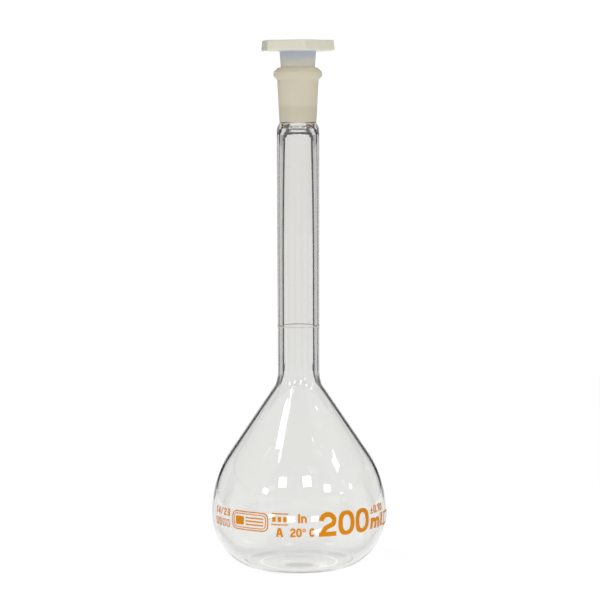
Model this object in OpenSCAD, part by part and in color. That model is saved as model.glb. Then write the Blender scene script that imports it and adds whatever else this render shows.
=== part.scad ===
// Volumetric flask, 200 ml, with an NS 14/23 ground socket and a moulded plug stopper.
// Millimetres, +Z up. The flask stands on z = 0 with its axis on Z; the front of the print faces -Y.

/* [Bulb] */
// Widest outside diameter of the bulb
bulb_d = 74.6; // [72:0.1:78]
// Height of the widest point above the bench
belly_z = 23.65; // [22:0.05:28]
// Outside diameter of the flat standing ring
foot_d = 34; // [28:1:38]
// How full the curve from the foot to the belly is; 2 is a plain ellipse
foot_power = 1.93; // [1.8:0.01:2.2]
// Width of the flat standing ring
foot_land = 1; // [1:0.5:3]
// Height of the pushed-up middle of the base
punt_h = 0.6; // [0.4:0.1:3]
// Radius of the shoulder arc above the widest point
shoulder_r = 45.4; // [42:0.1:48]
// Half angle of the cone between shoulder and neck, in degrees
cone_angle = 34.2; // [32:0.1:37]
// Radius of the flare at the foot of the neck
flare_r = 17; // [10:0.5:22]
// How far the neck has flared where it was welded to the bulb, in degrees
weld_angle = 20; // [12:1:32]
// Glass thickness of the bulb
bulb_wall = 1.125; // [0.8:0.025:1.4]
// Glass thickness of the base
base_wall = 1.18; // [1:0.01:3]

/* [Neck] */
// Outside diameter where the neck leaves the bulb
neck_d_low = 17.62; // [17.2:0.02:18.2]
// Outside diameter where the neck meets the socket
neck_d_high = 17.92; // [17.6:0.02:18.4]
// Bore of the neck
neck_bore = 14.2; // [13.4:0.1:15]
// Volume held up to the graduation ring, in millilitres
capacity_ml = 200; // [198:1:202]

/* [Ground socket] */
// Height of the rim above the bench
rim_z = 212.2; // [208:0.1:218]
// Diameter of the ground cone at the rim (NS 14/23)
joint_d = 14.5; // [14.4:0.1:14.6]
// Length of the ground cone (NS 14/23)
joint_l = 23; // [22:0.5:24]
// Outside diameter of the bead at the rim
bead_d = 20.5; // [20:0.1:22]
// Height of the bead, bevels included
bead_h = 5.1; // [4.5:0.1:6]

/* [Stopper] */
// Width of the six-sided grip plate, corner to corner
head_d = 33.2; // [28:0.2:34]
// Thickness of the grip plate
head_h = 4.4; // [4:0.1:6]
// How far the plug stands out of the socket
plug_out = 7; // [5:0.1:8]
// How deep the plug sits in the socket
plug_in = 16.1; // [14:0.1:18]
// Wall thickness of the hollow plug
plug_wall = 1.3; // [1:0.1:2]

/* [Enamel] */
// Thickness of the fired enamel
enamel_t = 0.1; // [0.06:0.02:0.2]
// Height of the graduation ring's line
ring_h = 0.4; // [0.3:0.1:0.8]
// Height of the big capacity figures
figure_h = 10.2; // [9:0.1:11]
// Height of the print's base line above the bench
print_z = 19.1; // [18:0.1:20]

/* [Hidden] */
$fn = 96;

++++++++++

§ TASK OBJECTIVE
What is the number of lines in the listing that include the word "part"? Give that number and nothing else.

§ SOLUTION TO THE EXERCISE
2